The 7 Reasons Most MVPs Fail
Reason 01
The scope was not actually minimal
Most founders build 30+ features because they are afraid a stripped-down version will not impress users. A focused product with 5–7 core features gets meaningful feedback faster and cheaper than a bloated one.
Reason 02
No real users were consulted before building
The most expensive mistake in product development is spending months building something based on what you think users want, then discovering after launch that they want something different.
Reason 03
The product launched with no acquisition channel
Many founders treat distribution as something to figure out after launch. The result: a working product with zero users 3 months after going live.
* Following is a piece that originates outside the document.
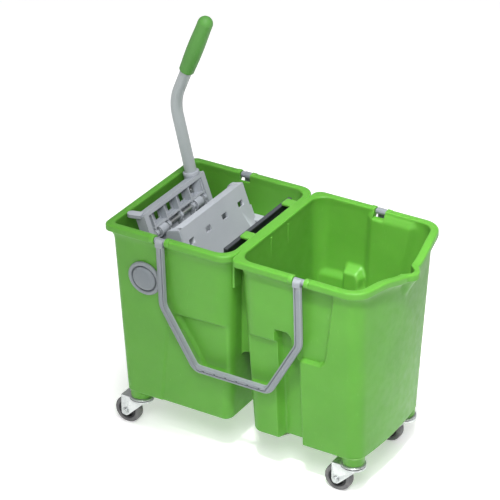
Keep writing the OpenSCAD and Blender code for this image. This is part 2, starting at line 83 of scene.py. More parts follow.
class Castor(Enum):
    """The four castors, by the corner each stands at: (X, Y) of its swivel axis."""

    FRONT_LEFT = (-212.0, -91.0)
    FRONT_RIGHT = (215.0, -91.0)
    BACK_LEFT = (-212.0, 91.0)
    BACK_RIGHT = (215.0, 91.0)


class Side(Enum):
    """The two long sides of the bucket."""

    FRONT = -1
    BACK = 1


def ease(low: float, high: float, value: np.ndarray) -> np.ndarray:
    """Climbs smoothly from 0 at low to 1 at high.

    Args:
        low: Where the climb starts.
        high: Where it ends.
        value: Values to place on the climb.

    Returns:
        The heights on the climb, between 0 and 1.
    """
    t = np.clip((value - low) / (high - low), 0.0, 1.0)
    return t * t * (3.0 - 2.0 * t)


def soft_max(a: np.ndarray, b: np.ndarray, blend: float) -> np.ndarray:
    """Takes the larger of two shapes and rounds the valley between them.

    Args:
        a: First values.
        b: Second values.
        blend: Width of the rounding.

    Returns:
        The blended larger values.
    """
    h = np.clip(0.5 + 0.5 * (a - b) / blend, 0.0, 1.0)
    return b + (a - b) * h + blend * h * (1.0 - h)


def inside_by(outline: Flat, x: np.ndarray, z: np.ndarray) -> np.ndarray:
    """Measures how far points lie inside a closed outline.

    Args:
        outline: Corners of the outline, in order.
        x: First coordinates of the points.
        z: Second coordinates of the points.

    Returns:
        Distances to the outline, positive inside it and negative outside.
    """
    near = np.full(np.shape(x), 1e9)
    inside = np.zeros(np.shape(x), bool)
    for (ax, az), (bx, bz) in zip(outline, outline[1:] + outline[:1]):
        dx, dz = bx - ax, bz - az
        t = np.clip(((x - ax) * dx + (z - az) * dz) / (dx * dx + dz * dz), 0.0, 1.0)
        near = np.minimum(near, np.hypot(x - ax - t * dx, z - az - t * dz))
        if dz != 0.0:
            crosses = (az > z) != (bz > z)
            inside ^= crosses & (x < ax + (z - az) * dx / dz)
    return np.where(inside, near, -near)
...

A product nobody can find is not a viable product.
Reason 04
The tech was over-engineered for stage 1
Microservices, Kubernetes, and event-driven architecture are not what you need for a product with no users yet. Some agencies build enterprise-grade infrastructure for a 50-user MVP because it is what they are comfortable with.
Reason 05
The budget ran out before learning happened
Many founders spend their entire development budget getting to launch, with nothing left for iteration. Real learning happens after users have touched the product and you discover what they actually do vs. what you expected.
Reason 06
No success metric was defined before launch
Many founders cannot answer: "What result from this MVP would make you confident to invest more?" Without a clear success metric, every user behaviour is ambiguous.
Reason 07
The MVP took too long to build
An MVP that takes 12 months to build is not an MVP — it is a full product. The longer the build, the more scope creep occurs and the more time competitors have to enter the market.